● **Exercise directions**
Exactly reproduce each entry, leaving out nothing.

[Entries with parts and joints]
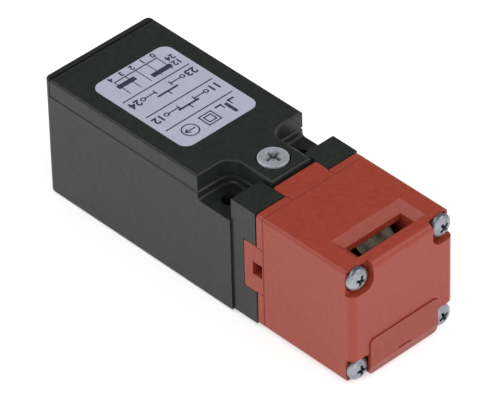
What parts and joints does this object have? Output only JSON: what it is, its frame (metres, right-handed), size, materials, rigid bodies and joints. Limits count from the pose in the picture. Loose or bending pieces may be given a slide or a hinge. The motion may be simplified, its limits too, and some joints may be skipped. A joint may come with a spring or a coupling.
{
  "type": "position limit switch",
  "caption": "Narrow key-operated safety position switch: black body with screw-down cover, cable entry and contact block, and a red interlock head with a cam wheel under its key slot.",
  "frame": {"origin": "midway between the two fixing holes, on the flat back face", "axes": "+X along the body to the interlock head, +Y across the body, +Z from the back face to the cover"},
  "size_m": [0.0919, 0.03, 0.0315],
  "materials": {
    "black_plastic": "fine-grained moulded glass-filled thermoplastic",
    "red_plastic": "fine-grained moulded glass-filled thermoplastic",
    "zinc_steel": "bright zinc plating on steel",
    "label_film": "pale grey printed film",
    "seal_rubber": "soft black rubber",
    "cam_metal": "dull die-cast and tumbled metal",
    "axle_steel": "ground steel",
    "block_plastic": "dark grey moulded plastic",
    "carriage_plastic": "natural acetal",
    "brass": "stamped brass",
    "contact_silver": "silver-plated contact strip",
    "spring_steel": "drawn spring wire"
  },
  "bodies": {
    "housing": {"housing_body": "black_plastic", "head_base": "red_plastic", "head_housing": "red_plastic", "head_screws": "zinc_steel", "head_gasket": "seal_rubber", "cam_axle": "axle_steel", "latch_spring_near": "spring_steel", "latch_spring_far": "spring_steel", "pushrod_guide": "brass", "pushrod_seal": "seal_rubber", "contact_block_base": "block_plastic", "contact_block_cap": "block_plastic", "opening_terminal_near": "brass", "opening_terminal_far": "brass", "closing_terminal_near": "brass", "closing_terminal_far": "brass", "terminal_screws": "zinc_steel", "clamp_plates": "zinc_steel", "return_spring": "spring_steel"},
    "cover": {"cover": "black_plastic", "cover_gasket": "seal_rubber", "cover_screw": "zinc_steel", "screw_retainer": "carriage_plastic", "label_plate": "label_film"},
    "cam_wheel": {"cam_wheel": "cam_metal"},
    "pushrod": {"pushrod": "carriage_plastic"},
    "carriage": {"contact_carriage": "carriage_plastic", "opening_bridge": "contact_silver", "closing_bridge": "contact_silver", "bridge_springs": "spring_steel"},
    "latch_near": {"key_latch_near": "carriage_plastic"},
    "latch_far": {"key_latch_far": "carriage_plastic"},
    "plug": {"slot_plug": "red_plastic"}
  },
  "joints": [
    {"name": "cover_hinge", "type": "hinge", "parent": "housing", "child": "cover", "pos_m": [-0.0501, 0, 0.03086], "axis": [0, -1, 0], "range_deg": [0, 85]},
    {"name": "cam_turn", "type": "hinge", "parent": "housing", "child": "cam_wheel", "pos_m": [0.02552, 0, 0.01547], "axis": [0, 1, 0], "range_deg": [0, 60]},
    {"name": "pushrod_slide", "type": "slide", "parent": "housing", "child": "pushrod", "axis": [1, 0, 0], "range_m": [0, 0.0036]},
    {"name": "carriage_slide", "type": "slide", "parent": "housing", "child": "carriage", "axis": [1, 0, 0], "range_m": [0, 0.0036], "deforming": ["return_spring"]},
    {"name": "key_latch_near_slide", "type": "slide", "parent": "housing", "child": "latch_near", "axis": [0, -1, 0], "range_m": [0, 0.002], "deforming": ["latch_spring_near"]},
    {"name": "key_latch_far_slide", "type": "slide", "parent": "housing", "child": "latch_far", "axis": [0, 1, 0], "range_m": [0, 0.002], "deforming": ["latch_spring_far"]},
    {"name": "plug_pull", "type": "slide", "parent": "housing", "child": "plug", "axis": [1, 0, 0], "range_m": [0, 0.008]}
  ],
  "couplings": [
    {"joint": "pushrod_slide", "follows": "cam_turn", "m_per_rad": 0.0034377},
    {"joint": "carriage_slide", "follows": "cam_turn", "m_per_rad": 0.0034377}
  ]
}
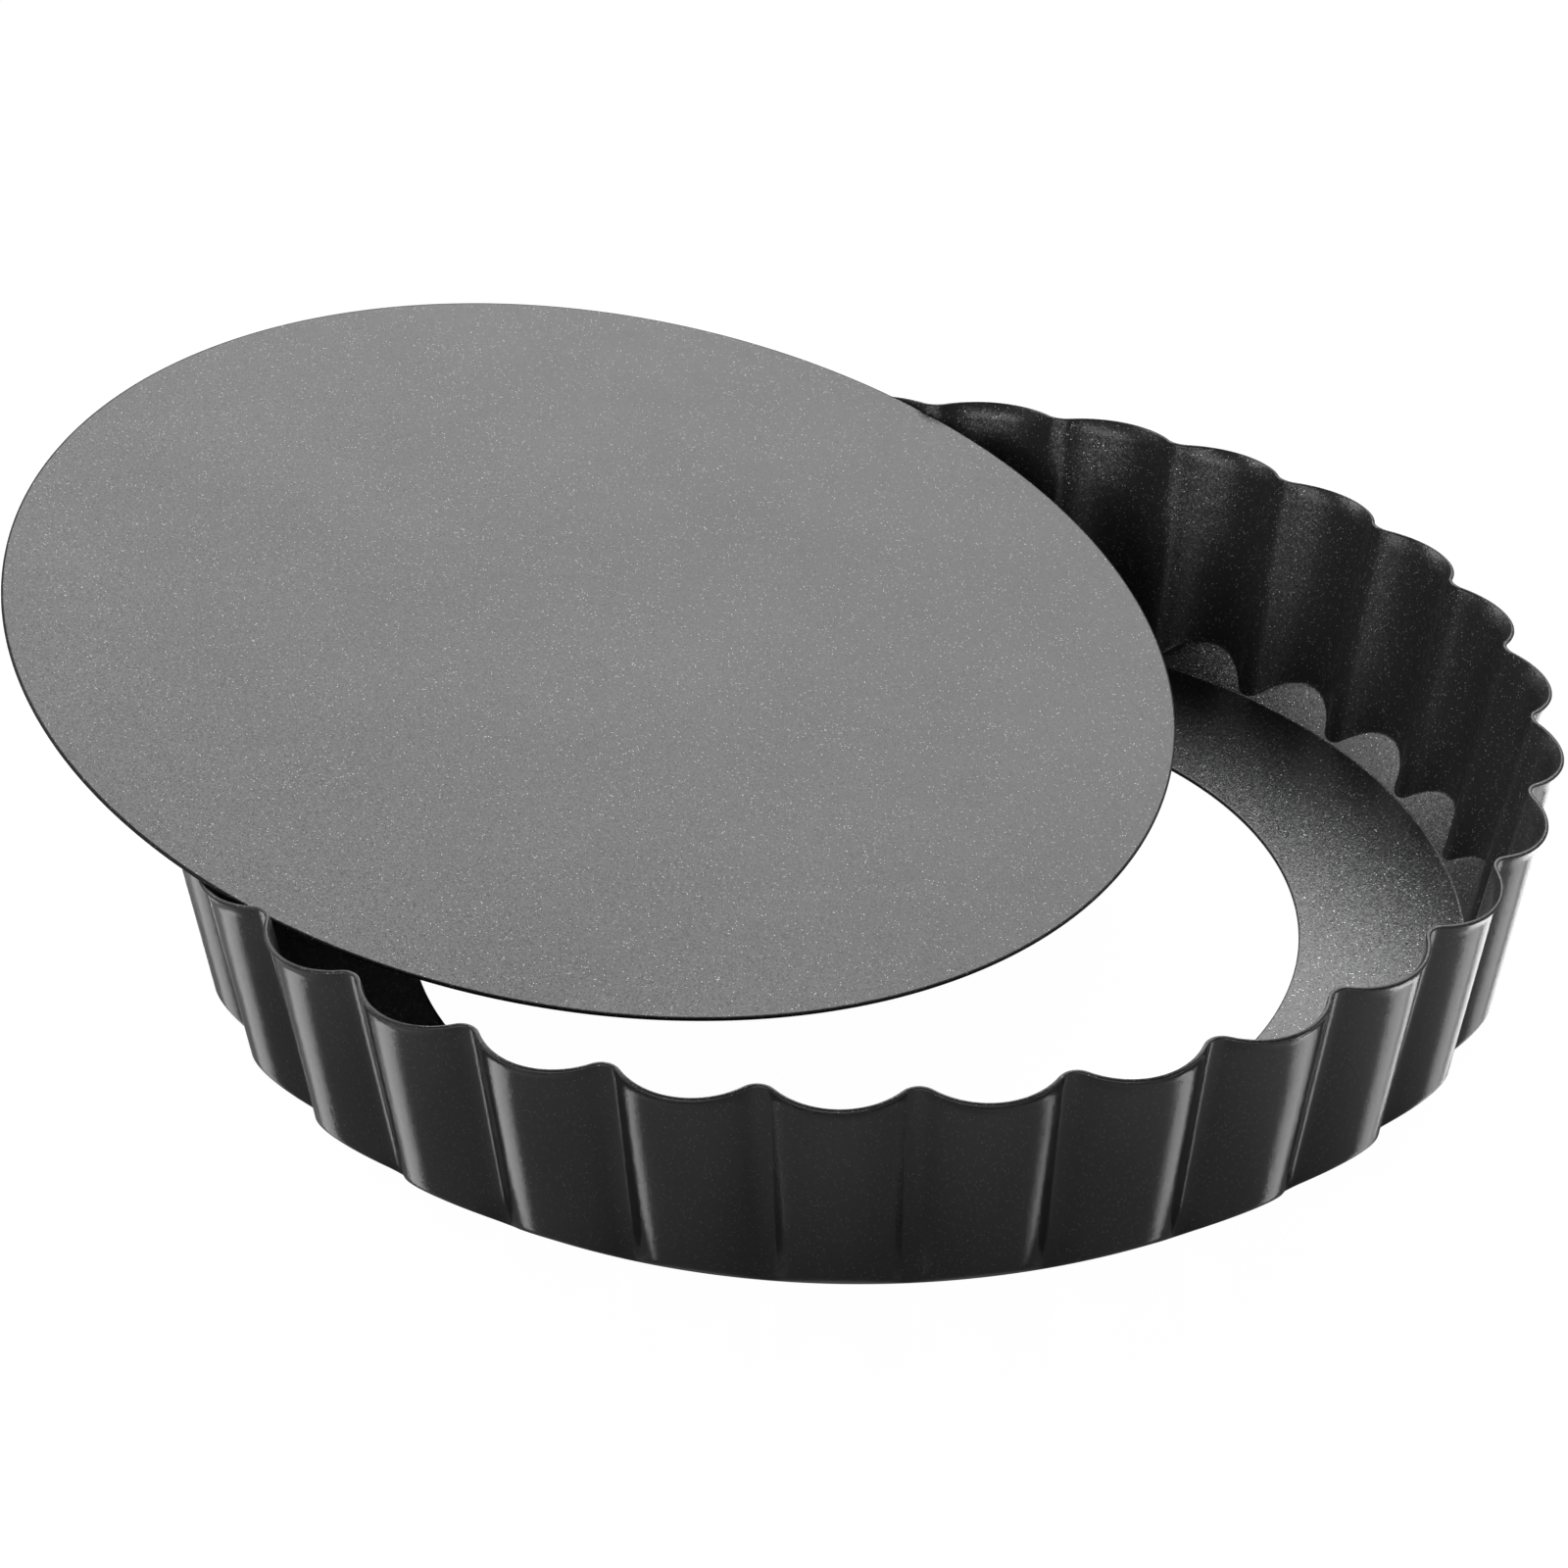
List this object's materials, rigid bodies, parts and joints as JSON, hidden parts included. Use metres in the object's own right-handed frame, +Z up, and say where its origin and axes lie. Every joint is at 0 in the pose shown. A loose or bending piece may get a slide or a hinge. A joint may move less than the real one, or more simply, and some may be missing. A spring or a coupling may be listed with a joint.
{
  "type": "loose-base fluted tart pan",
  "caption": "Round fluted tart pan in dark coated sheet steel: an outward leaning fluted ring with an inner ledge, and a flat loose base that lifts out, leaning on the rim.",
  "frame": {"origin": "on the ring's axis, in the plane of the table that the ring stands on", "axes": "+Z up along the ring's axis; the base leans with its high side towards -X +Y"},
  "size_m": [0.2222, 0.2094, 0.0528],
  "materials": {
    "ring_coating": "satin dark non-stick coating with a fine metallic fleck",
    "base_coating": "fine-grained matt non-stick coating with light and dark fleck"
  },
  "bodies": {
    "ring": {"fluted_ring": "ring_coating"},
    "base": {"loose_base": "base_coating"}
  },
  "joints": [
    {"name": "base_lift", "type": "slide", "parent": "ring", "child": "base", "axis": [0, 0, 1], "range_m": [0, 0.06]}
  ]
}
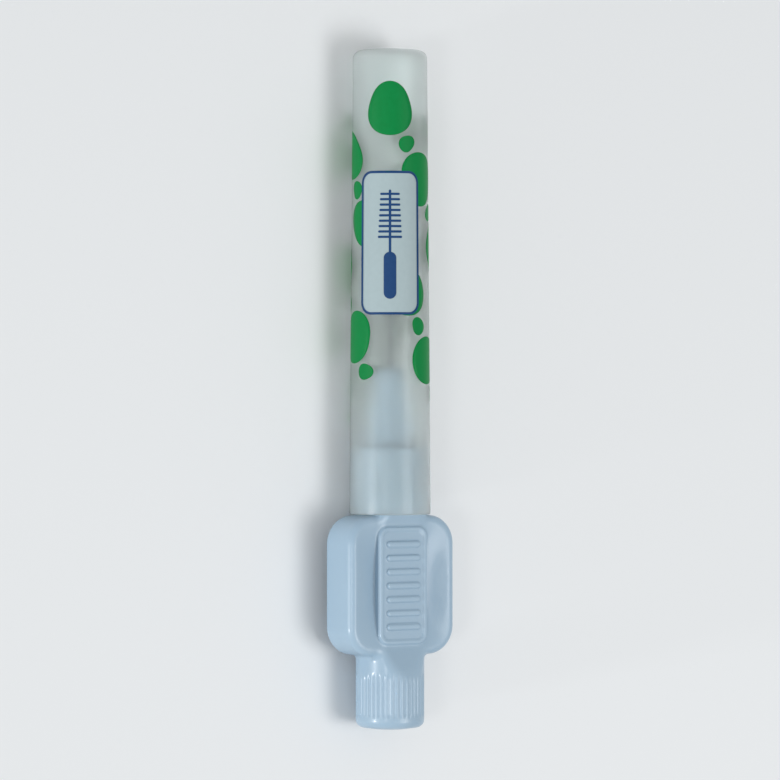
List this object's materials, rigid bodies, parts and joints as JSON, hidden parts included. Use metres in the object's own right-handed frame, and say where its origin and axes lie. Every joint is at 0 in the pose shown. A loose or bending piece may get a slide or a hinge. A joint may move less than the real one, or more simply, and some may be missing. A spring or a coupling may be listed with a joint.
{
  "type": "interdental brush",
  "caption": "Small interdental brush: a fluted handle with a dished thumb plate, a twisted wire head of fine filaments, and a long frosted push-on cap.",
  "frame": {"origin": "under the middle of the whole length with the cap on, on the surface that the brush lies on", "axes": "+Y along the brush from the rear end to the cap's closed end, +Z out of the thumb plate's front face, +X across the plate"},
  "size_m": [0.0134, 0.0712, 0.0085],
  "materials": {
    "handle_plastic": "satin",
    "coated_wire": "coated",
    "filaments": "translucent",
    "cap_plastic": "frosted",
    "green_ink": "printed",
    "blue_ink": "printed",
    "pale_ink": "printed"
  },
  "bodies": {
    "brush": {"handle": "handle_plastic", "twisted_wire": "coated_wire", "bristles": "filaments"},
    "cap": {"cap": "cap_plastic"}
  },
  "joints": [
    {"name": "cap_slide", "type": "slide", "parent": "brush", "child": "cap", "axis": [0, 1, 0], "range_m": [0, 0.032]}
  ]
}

● **Expected output**
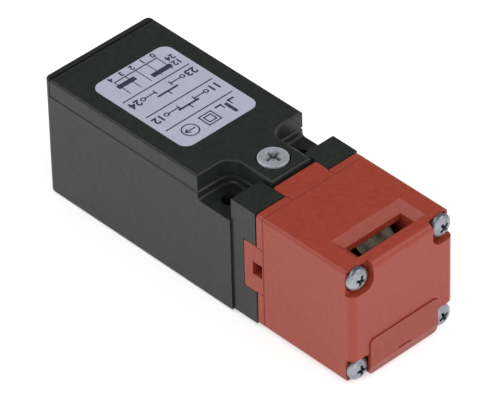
What parts and joints does this object have? Output only JSON: what it is, its frame (metres, right-handed), size, materials, rigid bodies and joints. Limits count from the pose in the picture. Loose or bending pieces may be given a slide or a hinge. The motion may be simplified, its limits too, and some joints may be skipped. A joint may come with a spring or a coupling.
{
  "type": "position limit switch",
  "caption": "Narrow key-operated safety position switch: black body with screw-down cover, cable entry and contact block, and a red interlock head with a cam wheel under its key slot.",
  "frame": {"origin": "midway between the two fixing holes, on the flat back face", "axes": "+X along the body to the interlock head, +Y across the body, +Z from the back face to the cover"},
  "size_m": [0.0919, 0.03, 0.0315],
  "materials": {
    "black_plastic": "fine-grained moulded glass-filled thermoplastic",
    "red_plastic": "fine-grained moulded glass-filled thermoplastic",
    "zinc_steel": "bright zinc plating on steel",
    "label_film": "pale grey printed film",
    "seal_rubber": "soft black rubber",
    "cam_metal": "dull die-cast and tumbled metal",
    "axle_steel": "ground steel",
    "block_plastic": "dark grey moulded plastic",
    "carriage_plastic": "natural acetal",
    "brass": "stamped brass",
    "contact_silver": "silver-plated contact strip",
    "spring_steel": "drawn spring wire"
  },
  "bodies": {
    "housing": {"housing_body": "black_plastic", "head_base": "red_plastic", "head_housing": "red_plastic", "head_screws": "zinc_steel", "head_gasket": "seal_rubber", "cam_axle": "axle_steel", "latch_spring_near": "spring_steel", "latch_spring_far": "spring_steel", "pushrod_guide": "brass", "pushrod_seal": "seal_rubber", "contact_block_base": "block_plastic", "contact_block_cap": "block_plastic", "opening_terminal_near": "brass", "opening_terminal_far": "brass", "closing_terminal_near": "brass", "closing_terminal_far": "brass", "terminal_screws": "zinc_steel", "clamp_plates": "zinc_steel", "return_spring": "spring_steel"},
    "cover": {"cover": "black_plastic", "cover_gasket": "seal_rubber", "cover_screw": "zinc_steel", "screw_retainer": "carriage_plastic", "label_plate": "label_film"},
    "cam_wheel": {"cam_wheel": "cam_metal"},
    "pushrod": {"pushrod": "carriage_plastic"},
    "carriage": {"contact_carriage": "carriage_plastic", "opening_bridge": "contact_silver", "closing_bridge": "contact_silver", "bridge_springs": "spring_steel"},
    "latch_near": {"key_latch_near": "carriage_plastic"},
    "latch_far": {"key_latch_far": "carriage_plastic"},
    "plug": {"slot_plug": "red_plastic"}
  },
  "joints": [
    {"name": "cover_hinge", "type": "hinge", "parent": "housing", "child": "cover", "pos_m": [-0.0501, 0, 0.03086], "axis": [0, -1, 0], "range_deg": [0, 85]},
    {"name": "cam_turn", "type": "hinge", "parent": "housing", "child": "cam_wheel", "pos_m": [0.02552, 0, 0.01547], "axis": [0, 1, 0], "range_deg": [0, 60]},
    {"name": "pushrod_slide", "type": "slide", "parent": "housing", "child": "pushrod", "axis": [1, 0, 0], "range_m": [0, 0.0036]},
    {"name": "carriage_slide", "type": "slide", "parent": "housing", "child": "carriage", "axis": [1, 0, 0], "range_m": [0, 0.0036], "deforming": ["return_spring"]},
    {"name": "key_latch_near_slide", "type": "slide", "parent": "housing", "child": "latch_near", "axis": [0, -1, 0], "range_m": [0, 0.002], "deforming": ["latch_spring_near"]},
    {"name": "key_latch_far_slide", "type": "slide", "parent": "housing", "child": "latch_far", "axis": [0, 1, 0], "range_m": [0, 0.002], "deforming": ["latch_spring_far"]},
    {"name": "plug_pull", "type": "slide", "parent": "housing", "child": "plug", "axis": [1, 0, 0], "range_m": [0, 0.008]}
  ],
  "couplings": [
    {"joint": "pushrod_slide", "follows": "cam_turn", "m_per_rad": 0.0034377},
    {"joint": "carriage_slide", "follows": "cam_turn", "m_per_rad": 0.0034377}
  ]
}
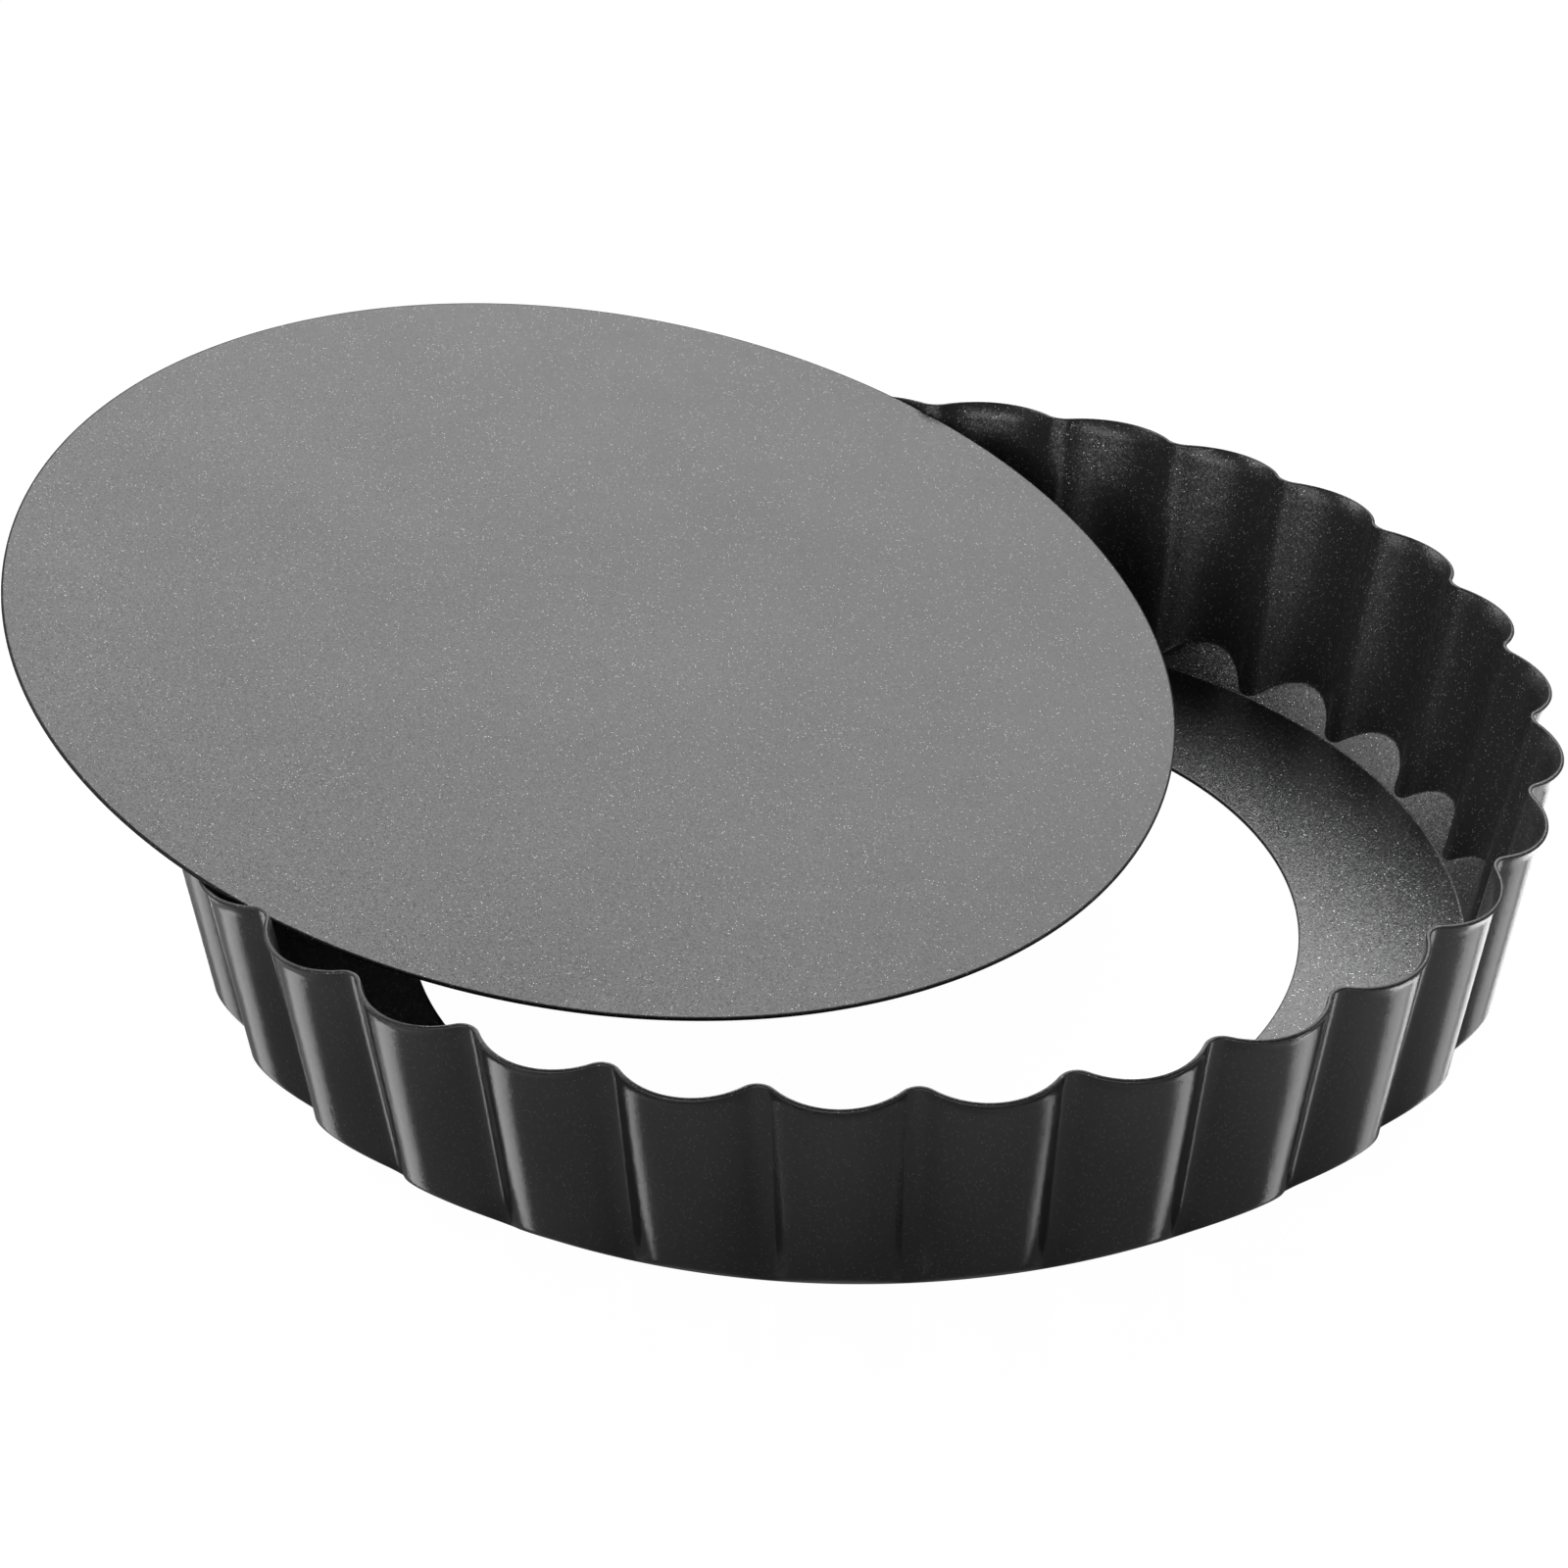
List this object's materials, rigid bodies, parts and joints as JSON, hidden parts included. Use metres in the object's own right-handed frame, +Z up, and say where its origin and axes lie. Every joint is at 0 in the pose shown. A loose or bending piece may get a slide or a hinge. A joint may move less than the real one, or more simply, and some may be missing. A spring or a coupling may be listed with a joint.
{
  "type": "loose-base fluted tart pan",
  "caption": "Round fluted tart pan in dark coated sheet steel: an outward leaning fluted ring with an inner ledge, and a flat loose base that lifts out, leaning on the rim.",
  "frame": {"origin": "on the ring's axis, in the plane of the table that the ring stands on", "axes": "+Z up along the ring's axis; the base leans with its high side towards -X +Y"},
  "size_m": [0.2222, 0.2094, 0.0528],
  "materials": {
    "ring_coating": "satin dark non-stick coating with a fine metallic fleck",
    "base_coating": "fine-grained matt non-stick coating with light and dark fleck"
  },
  "bodies": {
    "ring": {"fluted_ring": "ring_coating"},
    "base": {"loose_base": "base_coating"}
  },
  "joints": [
    {"name": "base_lift", "type": "slide", "parent": "ring", "child": "base", "axis": [0, 0, 1], "range_m": [0, 0.06]}
  ]
}
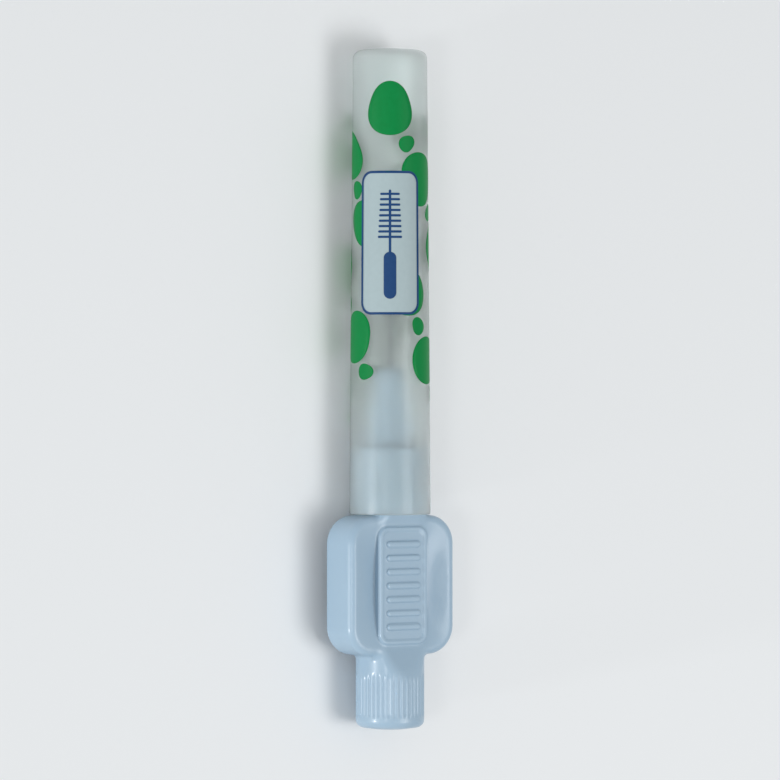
List this object's materials, rigid bodies, parts and joints as JSON, hidden parts included. Use metres in the object's own right-handed frame, and say where its origin and axes lie. Every joint is at 0 in the pose shown. A loose or bending piece may get a slide or a hinge. A joint may move less than the real one, or more simply, and some may be missing. A spring or a coupling may be listed with a joint.
{
  "type": "interdental brush",
  "caption": "Small interdental brush: a fluted handle with a dished thumb plate, a twisted wire head of fine filaments, and a long frosted push-on cap.",
  "frame": {"origin": "under the middle of the whole length with the cap on, on the surface that the brush lies on", "axes": "+Y along the brush from the rear end to the cap's closed end, +Z out of the thumb plate's front face, +X across the plate"},
  "size_m": [0.0134, 0.0712, 0.0085],
  "materials": {
    "handle_plastic": "satin",
    "coated_wire": "coated",
    "filaments": "translucent",
    "cap_plastic": "frosted",
    "green_ink": "printed",
    "blue_ink": "printed",
    "pale_ink": "printed"
  },
  "bodies": {
    "brush": {"handle": "handle_plastic", "twisted_wire": "coated_wire", "bristles": "filaments"},
    "cap": {"cap": "cap_plastic"}
  },
  "joints": [
    {"name": "cap_slide", "type": "slide", "parent": "brush", "child": "cap", "axis": [0, 1, 0], "range_m": [0, 0.032]}
  ]
}